Par solidarité pour De Facto, plusieurs organismes ont accepté d’afficher, sur leur site Web, un lien menant vers une page Internet qui reprend les informations considérées litigieuses par l’industrie (http://globalink.org). On y retrouve également des publicités télévisuelles et radiophoniques, de même que des extraits des mises en demeure envoyées par les trois fabricants.

Malgré son absence à la conférence de presse organisée à Québec par les groupes antitabac, Gilles Lépine est très heureux de la solidarité démontrée par ses pairs. « Quand les huissiers entrent dans ton bureau pour te dire que ton nom et celui de ton association figurent dans une mise en demeure, ce n’est pas une situation confortable et c’est agréable de sentir qu’on est soutenu », a-t-il confié à Info-tabac.

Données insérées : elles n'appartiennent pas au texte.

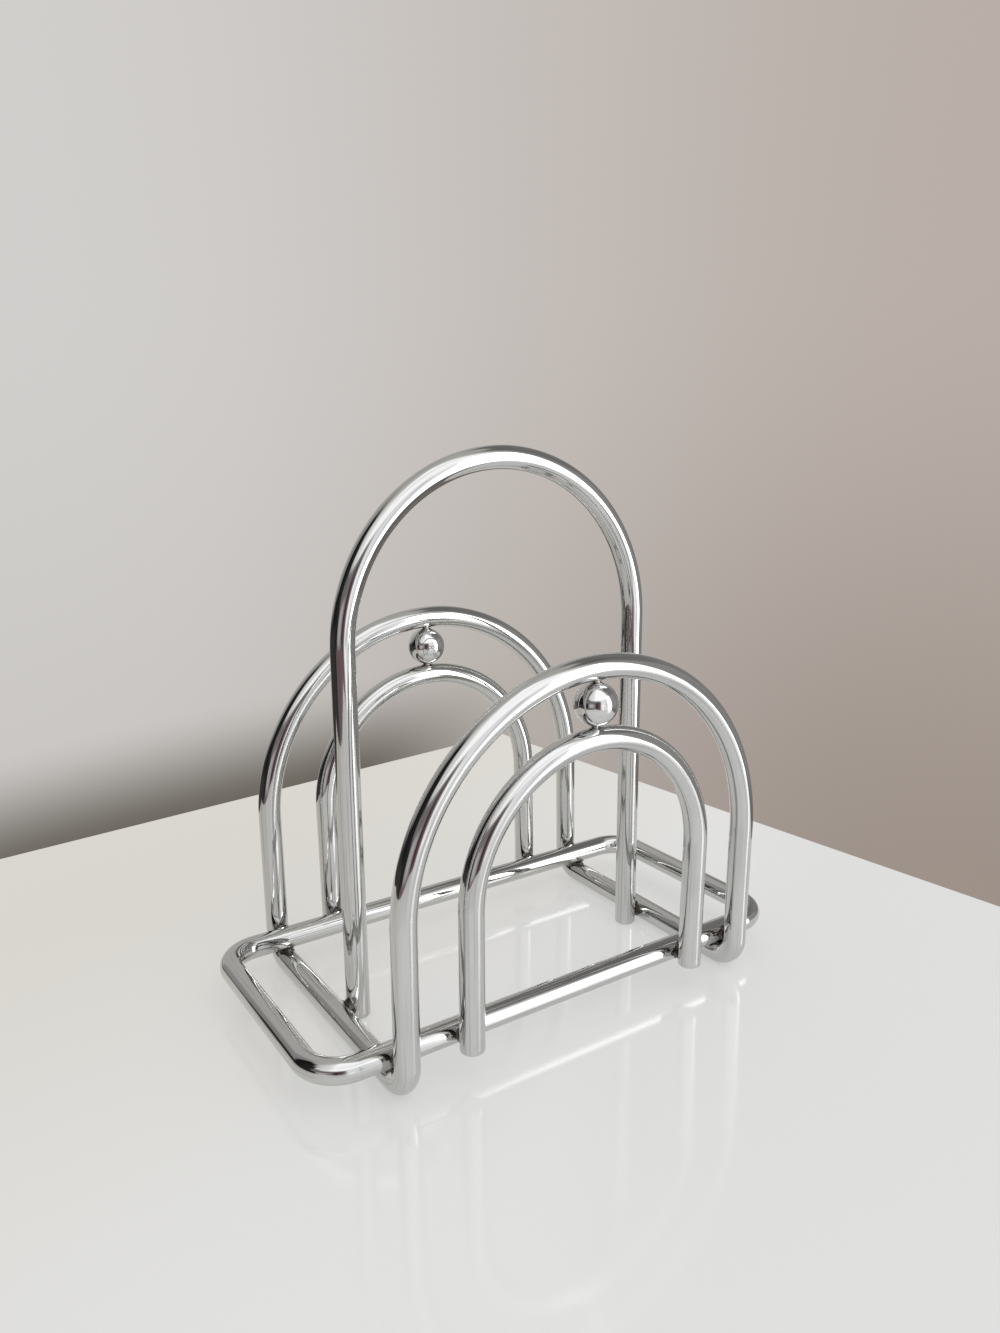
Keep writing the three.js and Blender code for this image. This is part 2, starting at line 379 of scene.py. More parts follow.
def wire_surface(name, path, endless):
    """The wire's skin: a circle carried along the path, with its two axes outwards and sideways.

    A tight bend flattens the circle on its outer side, by a share that grows with the square of
    the cosine of the angle from there, and widens it sideways by half of that share.
    """
    flattening = of_scene("holder_wires").flattening
    centres, alongs, outwards = path.centres, path.alongs, path.outwards
    tightness = path.tightness
    radii = np.full(len(centres), SIZES.radius)
    poles = None
    if not endless:
        first_centres, first_radii, first_pole = cut_end(path, last=False)
        last_centres, last_radii, last_pole = cut_end(path, last=True)
        rows = len(first_radii)
        centres = np.vstack([first_centres, centres[1:-1], last_centres[::-1]])
        radii = np.concatenate([first_radii, radii[1:-1], last_radii[::-1]])
        alongs = with_ends(alongs, rows)
        outwards = with_ends(outwards, rows)
        tightness = np.concatenate([np.zeros(rows), tightness[1:-1], np.zeros(rows)])
        poles = (first_pole, last_pole)
    angles = np.arange(WIRE_SIDES) * 2 * math.pi / WIRE_SIDES
    sides = np.cross(alongs, outwards)
    squeeze = flattening * tightness[:, None] / FULL_TIGHTNESS
    out = radii[:, None] * np.cos(angles) * (1 - squeeze * (np.cos(angles) > 0) * np.cos(angles) ** 2)
    across = radii[:, None] * np.sin(angles) * (1 + squeeze * WIDENING)
    grid = centres[:, None] + out[..., None] * outwards[:, None] + across[..., None] * sides[:, None]
    steps = np.linalg.norm(np.diff(centres, axis=0), axis=1)
    distances = np.append(0.0, np.cumsum(steps))
    piece = surface(name, grid, endless, poles)
    mark_wire(piece, angles, distances, tightness, endless)
    return piece


def surface(name, grid, endless=False, poles=None):
    """A closed skin from a grid of points: each row of the grid is a ring, joined to the next one.

    An endless skin joins its last ring to the first. Any other is closed by a fan of triangles
    from each pole. The rings run anticlockwise as seen from the rings that follow them.
    """
    rows, columns = grid.shape[:2]
    index = np.arange(rows * columns).reshape(rows, columns)
    here = index if endless else index[:-1]
    there = np.roll(index, -1, axis=0) if endless else index[1:]
    quads = np.stack([here, np.roll(here, -1, axis=1), np.roll(there, -1, axis=1), there], axis=-1)
    faces = quads.reshape(-1, 4).tolist()
    points = grid.reshape(-1, 3)
    if poles is not None:
        points = np.vstack([points, poles])
        first, last = index[0], index[-1]
        start = np.stack([np.full(columns, len(points) - 2), np.roll(first, -1), first], axis=-1)
        end = np.stack([np.full(columns, len(points) - 1), last, np.roll(last, -1)], axis=-1)
        faces += start.tolist() + end.tolist()
    mesh = bpy.data.meshes.new(name)
    mesh.from_pydata(points.tolist(), [], faces)
    mesh.shade_smooth()
    mesh.update()
    piece = bpy.data.objects.new(name, mesh)
    bpy.context.scene.collection.objects.link(piece)
    return piece


def add_attribute(piece, name, kind, values):
    """Stores one value for each vertex, for the materials to read."""
    attribute = piece.data.attributes.new(name, kind, "POINT")
    field = "vector" if kind == "FLOAT_VECTOR" else "value"
    attribute.data.foreach_set(field, np.asarray(values, np.float32).ravel())


def mark_heat_and_shade(piece, places, reach):
    """Marks each vertex with the nearness of the nearest weld, for the dulling, the welding tint and
    the painted shade beside it: a bell curve of the distance from it, one over e raised to the square
    of the distance over the reach."""
    points = np.zeros(len(piece.data.vertices) * 3)
    piece.data.vertices.foreach_get("co", points)
    offsets = points.reshape(-1, 1, 3) - np.array([place.contact for place in places])
    nearest = np.linalg.norm(offsets, axis=2).min(axis=1)
    add_attribute(piece, "heat", "FLOAT", np.exp(-((nearest / reach) ** 2)))


def mark_wire(piece, angles, distances, tightness, endless):
    """Marks each vertex of a wire for its finish.

    grain holds the cosine and sine of the angle round the wire, and the distance along it in wire
    radii, counted from the middle so that an endless wire's pattern has no step. bend is the
    tightness of the bend, and the third mark the nearness of the nearest crossing's weld, which
    dulls the plating and darkens it as a welding tint and as painted shade.
    """
    rows, columns = len(distances), len(angles)
    count = len(piece.data.vertices)
    along = np.abs(distances - distances[-1] / 2) / SIZES.radius
    grain = np.zeros((count, 3))
    ring = np.stack(np.broadcast_arrays(np.cos(angles), np.sin(angles), along[:, None]), axis=-1)
    grain[: rows * columns] = ring.reshape(-1, 3)
    bend = np.zeros(count)
    bend[: rows * columns] = np.repeat(tightness, columns)
    if not endless:
        grain[-2:, 2] = along[[0, -1]]
    add_attribute(piece, "grain", "FLOAT_VECTOR", grain)
    add_attribute(piece, "bend", "FLOAT", bend)
    mark_heat_and_shade(piece, crossing_places(), of_scene("holder_welds").heat_and_shade_reach)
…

Toujours déterminé à réduire le tabagisme juvénile, M. Lépine demeure convaincu que la dénormalisation est une stratégie très efficace auprès des jeunes. « Je ne pourrais pas continuer à lutter contre le tabagisme en évitant de dire qu’il y a une cause à cela. Et, la cause du tabagisme, c’est une industrie qui fabrique un produit qui crée une dépendance et qui tue la moitié des gens qui l’utilisent. »

M. Lépine déplore le fait qu’il n’y a pas plus de campagnes de dénormalisation au Québec et au Canada mais il est confiant car son projet aura, à tout le moins, permis de changer la perception que les jeunes se font du tabagisme. Une évaluation de l’efficacité de la campagne De Facto devrait paraître début 2004.